I suddenly had a mild spell of anxiety tonight. My “big thing” this week is something out of the ordinary, so my anxiety is automatically raised to a higher level.
I have a dentist’s appointment.
I have never liked the dentist. Who does? I had braces for about ten months when I was in middle school, and one time one of the assistants made a mistake and ended up slicing up into my gum with a sharp tool. Ow. Another time the Novocaine made me feel super sick and I ended up throwing up into a plastic bag on the drive home. If I even thought about the taste of the cleaning paste, my stomach would turn. My most recent toothy adventure was probably my wisdom tooth surgery, which in itself was fine, since I was passed out. I did however have some continuing pain and kept bleeding, so I went back in to get it checked out. The dentist, who I was not familiar with, poked and prodded around, and ended up jamming an instrument directly into my socket, causing me to literally gasp with pain. When my mouth was freed, I asked what the deal was, and he chirped, “Oh, you have dry socket.” Thanks for the head’s up.

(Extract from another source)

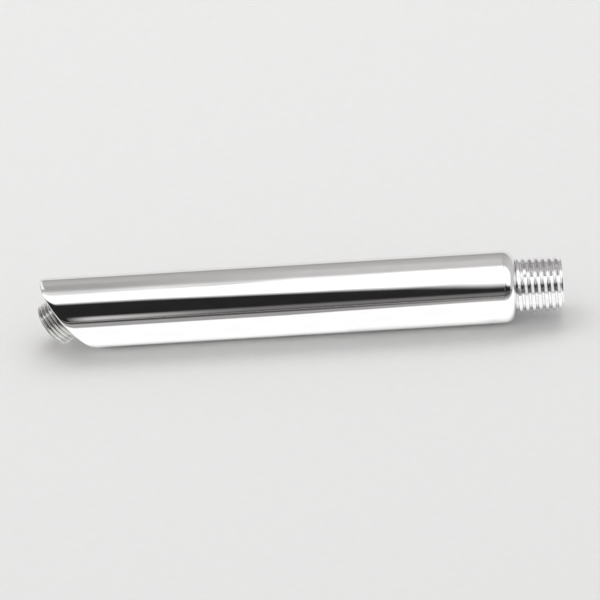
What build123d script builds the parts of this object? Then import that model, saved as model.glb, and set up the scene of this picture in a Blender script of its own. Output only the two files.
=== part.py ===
from build123d import *
import os
from math import cos, radians, sqrt, tan

# Shower arm: one brass casting, turned at both threads and chrome plated.
# Millimetres. The origin is the centre of the inlet thread at its gauge plane, +X runs out of
# the inlet towards the wall and +Z is up. The outlet points down and away from the wall.

# Body
body_diameter = 28.5
body_length = 174.5  # from the shoulder to the centre of the slanted face
outlet_drop = 37.5  # degrees from the body's axis down to the outlet's axis
shoulder_radius = 5.1
rim_radius = 0.4  # round the slanted face

# Inlet: a taper pipe thread, larger towards the body, with a crest at its gauge plane
inlet_diameter = 20.955  # over the crest at the gauge plane
inlet_taper = 1 / 16  # change of diameter with length
inlet_length = 18.0  # from the shoulder to the inlet's end face
gauge_length = 8.2  # from the gauge plane to the inlet's end face
inlet_pitch = 2.56
inlet_depth = 0.9
inlet_land = 0.6  # flat width of a crest

# Outlet: a straight thread
outlet_diameter = 17.9
outlet_length = 8.8  # from the slanted face to the outlet's end face
outlet_pitch = 1.5
outlet_depth = 0.85
outlet_land = 0.25
outlet_neck = 1.2  # least plain length between the slanted face and the first ridge
neck_radius = 0.4  # where the neck meets the slanted face

# Both threads
flank_angle = 30  # degrees from square to the thread's axis
end_margin = 0.2  # least length between the last crest and the end face

# Waterway
inlet_bore = 14.0
outlet_bore = 12.0
bore_chamfer = 0.5
wall = 3.0  # round the chamber and behind the shoulder
end_wall = 3.5  # between the chamber and the slanted face
widening_angle = 45  # degrees, from the inlet bore out to the chamber

run_on = 2.0  # how far a form carries on past the plane that ends it, or into the next form

body_radius = body_diameter / 2
shoulder = gauge_length - inlet_length
face_centre = shoulder - body_length
flank_slope = tan(radians(flank_angle))
outlet_place = Pos(face_centre, 0, 0) * Rot(0, 180 - outlet_drop, 0)  # its X is the outlet's axis
slanted_face = Plane(outlet_place * Rot(0, 90, 0))


def inlet_crest(x):
    """Radius over the inlet thread's crests at a place along X."""
    return (inlet_diameter - inlet_taper * x) / 2


def outlet_crest(x):
    """Radius over the outlet thread's crests, the same all along."""
    return outlet_diameter / 2


def turned(points):
    """The form turned about X from its outline, a list of (place along X, radius)."""
    return revolve(make_face(Polyline(*points, close=True)), Axis.X)


def ended(form, end):
    """The form cut off square to X."""
    return split(form, bisect_by=Plane.YZ.offset(end), keep=Keep.BOTTOM)


def ridges(centres, crest, depth, land):
    """Outline points of thread ridges with flat crests."""
    flank = depth * flank_slope
    points = []
    for centre in centres:
        radius = crest(centre)
        points += [
            (centre - land / 2 - flank, radius - depth),
            (centre - land / 2, radius),
            (centre + land / 2, radius),
            (centre + land / 2 + flank, radius - depth),
        ]
    return points


def body():
    """The round body: a quarter-round shoulder at one end, a slanted face with an eased rim at the other."""
    foot = max(body_radius - shoulder_radius, inlet_crest(shoulder) - inlet_depth)
    run = sqrt(shoulder_radius**2 - (foot - body_radius + shoulder_radius) ** 2)
    far_end = face_centre - body_radius * tan(radians(outlet_drop)) - run_on
    top = (shoulder - run, body_radius)
    outline = Polyline((shoulder, foot), (shoulder, 0), (far_end, 0), (far_end, body_radius), top)
    outline += TangentArc(top, (shoulder, foot), tangent=(1, 0))
    blank = revolve(make_face(outline), Axis.X)
    cut = split(blank, bisect_by=slanted_face, keep=Keep.BOTTOM)
    return fillet(cut.edges().filter_by(GeomType.ELLIPSE), rim_radius)


def inlet_shank():
    """The threaded shank, from inside the shoulder to the inlet's end face."""
    outward = int((gauge_length - inlet_land / 2 - end_margin) / inlet_pitch)
    inward = int((-shoulder - inlet_land / 2 - inlet_depth * flank_slope) / inlet_pitch)
    centres = [n * inlet_pitch for n in range(-inward, outward + 1)]
    points = ridges(centres, inlet_crest, inlet_depth, inlet_land)
    root = inlet_crest(shoulder) - inlet_depth
    start = shoulder - run_on
    past = points[-1][0] + inlet_length
    blank = turned([(start, 0), (start, root), (shoulder, root), *points, (past, points[-1][1]), (past, 0)])
    return ended(blank, gauge_length)


def outlet_stub():
    """The threaded outlet, turned square to the slanted face."""
    last = outlet_length - end_margin - outlet_land / 2
    room = last - outlet_land / 2 - outlet_depth * flank_slope - outlet_neck
    centres = [last - n * outlet_pitch for n in reversed(range(int(room / outlet_pitch) + 1))]
    points = ridges(centres, outlet_crest, outlet_depth, outlet_land)
    root = outlet_diameter / 2 - outlet_depth
    past = points[-1][0] + outlet_length
    blank = turned([(-run_on, 0), (-run_on, root), *points, (past, root), (past, 0)])
    return outlet_place * ended(blank, outlet_length)


def waterway():
    """The hollow: a bore from each end into the chamber in the body, whose end runs along the slanted face."""
    inlet_radius = inlet_bore / 2
    chamber_radius = body_radius - wall
    throat = shoulder - wall
    chamber_start = throat - (chamber_radius - inlet_radius) / tan(radians(widening_angle))
    far_end = face_centre - body_radius * tan(radians(outlet_drop))
    chamber = turned(
        [
            (far_end, 0),
            (far_end, chamber_radius),
            (chamber_start, chamber_radius),
            (throat, inlet_radius),
            *mouth(gauge_length, inlet_radius),
        ]
    )
    chamber = split(chamber, bisect_by=slanted_face.offset(-end_wall), keep=Keep.BOTTOM)
    inner_end = -end_wall - run_on
    outlet_radius = outlet_bore / 2
    outlet = turned([(inner_end, 0), (inner_end, outlet_radius), *mouth(outlet_length, outlet_radius)])
    return chamber + outlet_place * outlet


def mouth(end, radius):
    """Outline points of a bore that is chamfered where it comes out at an end face."""
    return [(end - bore_chamfer, radius), (end + run_on, radius + bore_chamfer + run_on), (end + run_on, 0)]


def shower_arm():
    """The whole arm, with the outlet's neck rounded into the slanted face."""
    solid = body() + inlet_shank() + outlet_stub()
    neck = solid.edges().filter_by(GeomType.CIRCLE).sort_by_distance((face_centre, 0, 0))[0]
    return fillet(neck, neck_radius) - waterway()


os.makedirs("parts", exist_ok=True)
export_step(shower_arm(), "parts/shower_arm.step")
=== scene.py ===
from math import asin, ceil, cos, floor, pi, radians, sin, tan

import bpy
from mathutils import Matrix, Vector


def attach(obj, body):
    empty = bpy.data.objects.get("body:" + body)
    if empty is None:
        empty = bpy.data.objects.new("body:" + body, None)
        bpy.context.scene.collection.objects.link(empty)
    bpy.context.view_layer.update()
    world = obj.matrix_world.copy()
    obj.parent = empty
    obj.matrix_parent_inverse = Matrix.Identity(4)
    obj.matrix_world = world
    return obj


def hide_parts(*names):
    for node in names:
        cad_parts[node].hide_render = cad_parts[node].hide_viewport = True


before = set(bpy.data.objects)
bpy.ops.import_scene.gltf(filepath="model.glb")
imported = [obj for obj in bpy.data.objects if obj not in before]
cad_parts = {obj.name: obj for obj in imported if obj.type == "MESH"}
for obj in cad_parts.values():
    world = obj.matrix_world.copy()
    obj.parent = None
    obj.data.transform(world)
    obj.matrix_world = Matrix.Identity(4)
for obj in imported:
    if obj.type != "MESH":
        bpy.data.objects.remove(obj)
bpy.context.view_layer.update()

# The arm's dimensions in millimetres. The origin is the centre of the inlet at its gauge plane,
# X runs out of the inlet towards the wall and Z is up.
body_diameter = 28.5
body_length = 174.5  # from the shoulder to the centre of the slanted face
outlet_drop = radians(37.5)  # from the body's axis down to the outlet's axis
shoulder_radius = 5.1
rim_radius = 0.55
rim_spread = 0.35  # how much sharper the rim's upper tip is than its sides
ease_length = 3.0  # from the slanted face to where the polished body starts to fall away
ease_drop = 0.2

inlet_diameter = 20.955  # over the crests at the gauge plane
inlet_taper = 1 / 16  # change of diameter with length
inlet_length = 18.0  # from the shoulder to the inlet's end face
gauge_length = 8.2  # from the gauge plane to the inlet's end face
inlet_pitch = 2.56
inlet_depth = 0.9
inlet_land = 1.3  # width of a crest
inlet_flank = radians(12)  # from square to the thread's axis
inlet_rounds = (0.12, 0.52)  # radii of crests and roots
inlet_phase = 1.0  # where a crest stands at the top, along X
inlet_start = 0.8  # length over which the thread rises from its end face
inlet_runout = 0.3  # length over which it fades at the shoulder
inlet_foot = 0.4  # share of its height that is left at the shoulder

outlet_diameter = 17.9
outlet_length = 8.8  # from the slanted face to the outlet's end face
outlet_pitch = 1.5
outlet_depth = 0.85
outlet_land = 0.25
outlet_flank = radians(30)
outlet_rounds = (0.12, 0.2)
outlet_neck = 1.2  # plain length before the thread
outlet_phase = 2.2  # where a crest stands at the top, from the slanted face
outlet_start = 0.48
neck_radius = 0.4  # where the neck meets the slanted face

first_height = 0.6  # share of a thread's height at its end face
root_share = 0.3  # share of a thread's depth under which its finish is the root's, a darker finish that paints shade into the roots

inlet_bore = 14.0
outlet_bore = 12.0
bore_chamfer = 0.5
wall = 3.0  # round the chamber and behind the shoulder
end_wall = 3.5  # between the chamber and the slanted face

around = 240  # columns of faces round the arm
arc_steps = 8  # faces across a small rounding
shoulder_steps = 24
ease_steps = 10  # faces along the eased end
thread_steps = 4  # faces across a thread's rounding
crest_support = 0.9  # where a row of faces keeps a crest's shading flat, as a share of half its flat
sharp_angle = radians(35)  # edges that turn further are shaded sharp
MM = 0.001

# The finishes, by their places in the mesh's list; the last darkens the outlet's roots as painted shade
polished, inlet_plate, outlet_plate, brass, outlet_root_shade = range(5)

body_radius = body_diameter / 2
shoulder = gauge_length - inlet_length
face_centre = shoulder - body_length
turn = [2 * pi * column / around for column in range(around + 1)]


class Frame:
    """A turned form's own frame: its start, the way it is followed and the direction of angle 0."""

    def __init__(self, start, along, top):
        self.start = Vector(start)
        self.along = Vector(along)
        self.top = Vector(top)

    def point(self, travel, radius, angle):
        side = Vector((0, 1, 0)) * sin(angle) + self.top * cos(angle)
        return self.start + self.along * travel + side * radius

    def ring(self, travel, radius):
        return [self.point(travel, radius, angle) for angle in turn]


# The body is followed from the inlet towards the outlet, and the outlet from the slanted face outwards
body_frame = Frame((0, 0, 0), (-1, 0, 0), (0, 0, 1))
outlet_frame = Frame(
    (face_centre, 0, 0),
    (-cos(outlet_drop), 0, -sin(outlet_drop)),
    (-sin(outlet_drop), 0, cos(outlet_drop)),
)


class Skin:
    """A mesh grown from rings of points. Points that coincide become one."""

    def __init__(self):
        self.points = []
        self.known = {}
        self.faces = []
        self.finishes = []

    def add(self, point):
        key = (round(point[0], 5), round(point[1], 5), round(point[2], 5))
        if key not in self.known:
            self.known[key] = len(self.points)
            self.points.append(point)
        return self.known[key]

    def loft(self, rings, *finishes):
        """Faces between each ring and the next, with the finishes in turn."""
        rows = [[self.add(point) for point in ring] for ring in rings]
        for strip, (near, far) in enumerate(zip(rows, rows[1:])):
            for column in range(around):
                corners = [near[column], near[column + 1], far[column + 1], far[column]]
                corners = [c for place, c in enumerate(corners) if c != corners[place - 1]]
                if len(corners) > 2:
                    self.faces.append(corners)
                    self.finishes.append(finishes[strip % len(finishes)])


def smoothstep(value):
    value = min(max(value, 0.0), 1.0)
    return value * value * (3 - 2 * value)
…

So the dentist isn’t something I look forward to. I’m always paranoid that something is horribly wrong with my teeth, and since I’ve recently been discovering all these things I’m allergic to (artificial sweeteners, sodium nitrates in processed meats), my gums have been suffering the consequences, since apparently the manifestation of any allergy is horrendous gum itching. I have had one cavity in my life. I’ve got to be due for another one soon, and it has been like two years since my last cleaning.
I’m anxious about driving there, even though it’s extremely easy. I’m worried that there will be ice on the road and since our car is not made for Minnesota winter, I’m worried it will skid off into oblivion the second I tap the brake (that has happened, though I obviously came back from oblivion). I’m anxious about finding a parking spot, even though the lot is quite large and there probably won’t be that many cars there at 10am on a Wednesday. I’m anxious about the paperwork. Did it go through? Do they accept our insurance, since I technically gave them the wrong one when I made the appointment? How much will it end up costing? What if there isn’t enough money on the card? I even get anxious about leaving the appointment. I don’t feel relieved until I am in the apartment. There is the time I got nervous driving and made it successfully to the bus stop where I dropped off two friends, I was relieved then, and moments later, got into the car accident that shattered my nerves for months to come. That experience taught me to never relax, even after the anxiety-producing situation is over and home is on the horizon.
Writing down my anxiety is supposed to help. It puts things unto paper and I’m supposed to be able to see how each negative thought is not based in reality and it then loses its power. We’ll see. I’ve still got some days to struggle with this beast.